Enemy Ace: War in Heaven, written by Garth Ennis and Robert Kanigher, illustrated by Chris Weston, Russ Heath and Joe Kubert: Hans Von Hammer, the WWI German "Enemy Ace" of 1960's DC war comics, gets a WWII send-off here, first on the Russian front and then in the Western European theatre as the Allies advance after D-Day. Ennis is fairly restrained here -- there is graphic violence, but for the most part this reads like an updated version of the Kanigher/Kubert stories from the 1960's (one of which is reprinted here). Like some members of the real Prussian military aristocracy, Von Hammer despises Hitler and the Nazi Party, but nonetheless feels obligated to fight for his country again after two decades of seclusion in his ancestral castle. There's plenty of airplane talk, not to mention a cameo from Sergeant Rock. Recommended.


Shade the Changing Man Volume 3: Scream Time, written by Peter Milligan, illustrated by Chris Bachalo, Bryan Talbot, Mark Pennington and Rick Bryant (1990-91; collected 2010): This third collected volume of early Vertigo hero Shade, revamped from his 1970's Steve Ditko creation with way more sex and violence, finally explains where the free-floating madness-generating American Scream actually came from, while also more fully explaining Shade's origins, Kathy's personal problems, and just what exactly Shade's solid-illusion-generating M-Vest is made of. Hint: it's not polyester. Heady, enjoyable stuff if you've read the first two volumes, and Jamie Hewlett's covers are as trippy as previous cover artist Brendan MacCarthy's. Recommended.


The Life Eaters, written by David Brin, illustrated by Scott Hampton (2003): Brin's aptly titled 1980's novella "Thor Versus Captain America" is the basis for this graphic novel; neither the novella nor this book are set in the Marvel Universe. Adapted for the first part of the graphic novel, the novella posits a world where the Nazis are on the brink of conquering the entire world in the early 1960's. The Holocaust was necromancy on an industrial scale, and it succeeded -- the Nazis summoned the Norse Gods on the eve of D-Day. The Normandy Invasion failed, the Allies were defeated again and again, and now the invasion of North America is imminent -- all because the Nazis now have Odin, Thor, the other Norse gods and various other Norse mythological creatures to call upon. Only Loki of all the gods stands with the Allies, and while his purposes are mysterious and probably self-serving, he did manage to evacuate the concentration camps and ghettos of Europe before the Final Solution had been entirely carried out.
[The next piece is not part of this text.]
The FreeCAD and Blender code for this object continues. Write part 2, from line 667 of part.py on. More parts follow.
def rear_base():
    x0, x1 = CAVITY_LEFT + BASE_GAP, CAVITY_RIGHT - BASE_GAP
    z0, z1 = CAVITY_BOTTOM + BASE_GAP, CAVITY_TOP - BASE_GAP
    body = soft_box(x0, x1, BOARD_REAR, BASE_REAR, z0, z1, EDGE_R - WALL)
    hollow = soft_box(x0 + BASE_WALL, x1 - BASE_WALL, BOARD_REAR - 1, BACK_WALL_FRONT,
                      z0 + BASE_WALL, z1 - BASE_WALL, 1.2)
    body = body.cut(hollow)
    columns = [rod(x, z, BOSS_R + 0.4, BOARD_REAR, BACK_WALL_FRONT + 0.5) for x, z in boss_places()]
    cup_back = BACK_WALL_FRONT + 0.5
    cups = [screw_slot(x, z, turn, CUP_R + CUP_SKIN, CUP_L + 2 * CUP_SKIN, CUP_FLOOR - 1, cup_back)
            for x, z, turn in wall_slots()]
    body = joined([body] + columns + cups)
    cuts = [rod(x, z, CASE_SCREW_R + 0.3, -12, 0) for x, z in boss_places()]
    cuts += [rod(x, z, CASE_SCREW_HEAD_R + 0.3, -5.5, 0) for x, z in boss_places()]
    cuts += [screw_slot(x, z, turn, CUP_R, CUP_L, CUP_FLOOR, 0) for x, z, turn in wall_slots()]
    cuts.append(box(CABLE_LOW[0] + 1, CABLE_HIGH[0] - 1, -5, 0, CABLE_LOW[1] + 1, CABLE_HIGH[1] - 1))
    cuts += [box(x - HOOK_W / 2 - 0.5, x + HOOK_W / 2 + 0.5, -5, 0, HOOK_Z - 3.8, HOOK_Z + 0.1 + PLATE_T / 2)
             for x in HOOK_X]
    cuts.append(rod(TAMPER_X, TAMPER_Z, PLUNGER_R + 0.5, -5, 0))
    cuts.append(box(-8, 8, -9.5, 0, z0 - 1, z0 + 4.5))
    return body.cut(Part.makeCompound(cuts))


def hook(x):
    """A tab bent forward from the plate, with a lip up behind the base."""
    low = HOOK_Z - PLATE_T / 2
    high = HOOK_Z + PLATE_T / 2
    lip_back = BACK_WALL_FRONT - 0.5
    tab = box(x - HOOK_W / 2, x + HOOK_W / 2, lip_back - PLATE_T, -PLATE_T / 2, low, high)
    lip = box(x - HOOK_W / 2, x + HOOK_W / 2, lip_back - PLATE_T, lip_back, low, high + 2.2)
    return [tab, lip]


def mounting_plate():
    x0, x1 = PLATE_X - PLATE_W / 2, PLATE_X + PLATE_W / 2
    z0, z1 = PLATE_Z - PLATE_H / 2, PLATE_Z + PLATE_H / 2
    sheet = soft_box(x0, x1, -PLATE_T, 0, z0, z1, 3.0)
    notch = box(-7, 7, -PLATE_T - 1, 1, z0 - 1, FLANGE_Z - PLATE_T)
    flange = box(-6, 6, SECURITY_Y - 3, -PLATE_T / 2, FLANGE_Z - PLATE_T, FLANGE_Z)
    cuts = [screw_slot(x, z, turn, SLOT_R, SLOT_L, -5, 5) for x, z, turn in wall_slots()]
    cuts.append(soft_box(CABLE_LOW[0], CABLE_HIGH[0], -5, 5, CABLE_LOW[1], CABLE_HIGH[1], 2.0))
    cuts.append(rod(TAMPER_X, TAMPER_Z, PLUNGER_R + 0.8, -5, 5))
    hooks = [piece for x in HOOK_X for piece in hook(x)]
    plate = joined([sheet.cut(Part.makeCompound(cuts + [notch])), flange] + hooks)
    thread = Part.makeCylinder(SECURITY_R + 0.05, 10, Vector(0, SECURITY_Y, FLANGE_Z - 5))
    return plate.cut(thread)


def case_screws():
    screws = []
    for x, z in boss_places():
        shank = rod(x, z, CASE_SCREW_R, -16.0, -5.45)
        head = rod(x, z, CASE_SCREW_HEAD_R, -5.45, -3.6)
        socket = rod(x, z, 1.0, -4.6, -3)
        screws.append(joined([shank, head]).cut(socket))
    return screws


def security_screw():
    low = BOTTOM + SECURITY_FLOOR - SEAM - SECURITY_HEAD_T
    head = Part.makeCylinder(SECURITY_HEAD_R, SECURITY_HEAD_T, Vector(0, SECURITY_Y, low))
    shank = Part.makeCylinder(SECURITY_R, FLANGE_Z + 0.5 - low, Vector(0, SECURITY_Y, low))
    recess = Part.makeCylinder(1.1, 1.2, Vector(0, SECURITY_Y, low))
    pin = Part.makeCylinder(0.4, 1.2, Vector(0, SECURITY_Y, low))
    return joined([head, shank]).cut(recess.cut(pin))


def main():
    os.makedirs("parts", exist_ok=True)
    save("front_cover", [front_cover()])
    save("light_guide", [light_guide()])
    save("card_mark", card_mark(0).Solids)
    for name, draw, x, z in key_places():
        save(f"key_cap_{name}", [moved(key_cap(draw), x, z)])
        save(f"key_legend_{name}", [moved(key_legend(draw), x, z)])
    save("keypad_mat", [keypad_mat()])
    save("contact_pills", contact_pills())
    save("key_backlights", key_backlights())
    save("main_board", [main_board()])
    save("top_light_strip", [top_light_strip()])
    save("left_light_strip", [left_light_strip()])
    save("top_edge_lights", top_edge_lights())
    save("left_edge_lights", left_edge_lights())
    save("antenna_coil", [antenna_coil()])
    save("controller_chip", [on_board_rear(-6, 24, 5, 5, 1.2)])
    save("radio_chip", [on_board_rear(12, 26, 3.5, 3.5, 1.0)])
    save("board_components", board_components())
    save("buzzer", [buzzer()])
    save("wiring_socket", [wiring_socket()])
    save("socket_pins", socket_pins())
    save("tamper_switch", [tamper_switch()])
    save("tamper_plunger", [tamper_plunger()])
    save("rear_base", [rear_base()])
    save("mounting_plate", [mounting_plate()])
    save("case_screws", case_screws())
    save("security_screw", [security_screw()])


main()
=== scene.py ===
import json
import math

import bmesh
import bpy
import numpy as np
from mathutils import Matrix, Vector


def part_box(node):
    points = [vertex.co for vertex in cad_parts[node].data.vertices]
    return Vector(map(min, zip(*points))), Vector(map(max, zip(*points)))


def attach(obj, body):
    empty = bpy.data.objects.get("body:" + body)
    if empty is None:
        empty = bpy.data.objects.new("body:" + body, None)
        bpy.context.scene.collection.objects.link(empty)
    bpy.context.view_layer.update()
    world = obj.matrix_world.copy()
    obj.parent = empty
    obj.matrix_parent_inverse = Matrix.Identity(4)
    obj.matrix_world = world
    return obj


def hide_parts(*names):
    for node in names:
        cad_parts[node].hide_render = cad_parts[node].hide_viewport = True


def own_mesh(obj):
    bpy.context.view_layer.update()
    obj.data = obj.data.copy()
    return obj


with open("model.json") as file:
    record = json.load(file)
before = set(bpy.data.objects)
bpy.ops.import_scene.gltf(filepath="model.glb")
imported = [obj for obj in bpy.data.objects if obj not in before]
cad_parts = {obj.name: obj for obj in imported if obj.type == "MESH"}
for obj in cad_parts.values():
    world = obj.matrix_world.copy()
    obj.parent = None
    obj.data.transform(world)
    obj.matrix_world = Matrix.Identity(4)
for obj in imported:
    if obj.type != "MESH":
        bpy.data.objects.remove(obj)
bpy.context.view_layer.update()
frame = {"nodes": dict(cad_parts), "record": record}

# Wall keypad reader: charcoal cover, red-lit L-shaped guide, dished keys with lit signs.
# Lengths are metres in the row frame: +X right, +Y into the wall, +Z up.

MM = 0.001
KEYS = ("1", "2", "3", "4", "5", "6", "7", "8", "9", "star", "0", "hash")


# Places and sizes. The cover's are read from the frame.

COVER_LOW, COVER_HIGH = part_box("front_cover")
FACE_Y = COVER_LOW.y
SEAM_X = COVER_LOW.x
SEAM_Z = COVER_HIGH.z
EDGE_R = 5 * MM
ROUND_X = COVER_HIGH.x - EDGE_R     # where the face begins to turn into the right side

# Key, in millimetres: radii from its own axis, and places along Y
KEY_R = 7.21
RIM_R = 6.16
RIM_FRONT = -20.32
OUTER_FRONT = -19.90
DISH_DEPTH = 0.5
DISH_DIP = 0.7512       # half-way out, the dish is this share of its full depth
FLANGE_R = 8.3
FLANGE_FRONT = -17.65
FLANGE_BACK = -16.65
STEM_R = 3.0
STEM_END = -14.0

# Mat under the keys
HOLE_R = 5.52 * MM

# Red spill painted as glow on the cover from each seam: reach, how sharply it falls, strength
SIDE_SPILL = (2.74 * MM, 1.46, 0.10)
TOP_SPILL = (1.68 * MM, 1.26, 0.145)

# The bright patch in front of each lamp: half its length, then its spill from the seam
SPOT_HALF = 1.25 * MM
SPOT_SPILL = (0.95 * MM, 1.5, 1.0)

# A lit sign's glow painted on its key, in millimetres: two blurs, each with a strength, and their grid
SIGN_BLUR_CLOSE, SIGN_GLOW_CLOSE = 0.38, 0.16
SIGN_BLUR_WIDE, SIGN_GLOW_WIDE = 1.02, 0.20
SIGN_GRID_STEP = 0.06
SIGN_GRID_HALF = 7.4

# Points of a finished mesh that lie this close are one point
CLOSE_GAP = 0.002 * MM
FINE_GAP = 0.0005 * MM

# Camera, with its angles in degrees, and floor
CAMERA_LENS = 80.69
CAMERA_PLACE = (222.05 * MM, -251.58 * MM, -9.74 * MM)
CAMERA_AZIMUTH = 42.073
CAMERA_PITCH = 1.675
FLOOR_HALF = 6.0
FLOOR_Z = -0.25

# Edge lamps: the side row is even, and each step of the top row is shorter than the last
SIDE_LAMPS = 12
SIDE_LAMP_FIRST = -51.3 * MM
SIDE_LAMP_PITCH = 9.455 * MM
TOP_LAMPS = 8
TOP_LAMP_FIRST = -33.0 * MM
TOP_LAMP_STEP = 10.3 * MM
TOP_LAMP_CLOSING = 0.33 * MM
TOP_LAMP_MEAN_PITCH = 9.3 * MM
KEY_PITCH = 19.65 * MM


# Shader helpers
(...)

Are the Norse Gods really Norse Gods? That's one of the first questions the novel tackles, before moving on to larger philosophical issues set against an escalating series of cataclysms. Humanity's hope ultimately lies in science and technology, something the mystical and increasingly addled servants of the gods just aren't good at, along with an alliance of the various world religions that refuse to practice the blood sacrifice which summons the gods and then sustains them: on this world, the Holocaust never ends because the gods live on human death in mass quantities. Other cultures summon their own pantheons in response to the Nazi threat, and things get worse and worse once we shift to the main action of the novel, in the 1980's.

This later segment could almost be called "Hulk and Iron Man Versus All the Gods in the World", as human ingenuity and self-sacrifice and, indeed, humility finally start to turn the tide of war even as Loki's true plan -- even more horrifying than those of his man-eating brethren -- is finally revealed. There's certainly action and adventure here, all in service to quite a serious-minded premise -- can humanity outgrow its tribal-minded, bloodthirsty nature before it's too late? Highly recommended.


Books:


A Treasury of Modern Fantasy, edited by Terry Carr (1980): It's actually taken me thirty years to finish off this survey anthology that spans fantasy from the advent of fantasy-specific pulp magazine Weird Tales in the 1920's to 1979. Most of the major writers are here, though Carr's selection criteria can be pretty wonky at times (I'm not sure I'd even put "The Rats in the Walls" on a top-20 list of all the stories H.P. Lovecraft wrote, but here it is in all its clunky glory). This volume never caught on as an academic tome, even though its selection, odd as it is sometimes, is nonetheless more wide-ranging and useful than such academy-oriented anthologies as Fantastic Worlds.

The sheer scope of the work that Carr wanted to survey must have driven him bonkers at times -- it's not all that easy to cover 60 years of high fantasy, dark fantasy, light fantasy, sword and sorcery, horror and the cryptozoological in one volume, and I'm not sure why that last (represented by the solid but unspectacular "Longtooth" by Edgar Pangporn) is even included, as it's more properly science fiction, a genre not folded into this anthology. Recommended.


The Exorcist, by William Peter Blatty (1971): William Friedkin's blockbuster film adaptation of Blatty's best-selling novel was remarkably faithful to the book, partially because Blatty -- a screenwriter before becoming a novelist -- wrote the screenplay. Some things were, of course, left out, though a few such scenes made their way into the 1990's Director's Cut, while others were recycled by Blatty in the sequel he both wrote and directed, 1990's underrated Exorcist III: Legion.

Blatty's novel is long on dialogue at points, befitting a novel by a screenwriter, though there are also lengthy internal monologues which were essentially unfilmable. Coming to the novel after having seen the movie, one finds out more about the significance of the Iraq-set prologue of the movie, and more about the ins and outs of exorcism itself (though the latter needs to be taken with a grain of salt, actual Roman Catholic exorcisms being few and far between in the West).

Tortured, doubting priest Damien Karras comes even more to the fore in the novel, while details of the past of both possessed Regan and her actress mother explain at least some of the murkier details of the possession and its possible origins -- though ultimately the possession is less about getting Regan and more about forcing a second exorcism battle with ageing, ailing Father Merrin, played by Max Von Sydow in the movie. Some of the philosophical and theological speculation is awfully wonky at times, and the scientific aspects of the novel when the characters speculate on how the brain works are even wonkier. Still, a gripping read after all these years, though it's worth noting that the "true case" the novel is "inspired by" bears almost no resemblance to the novel. Caveat lector! Recommended.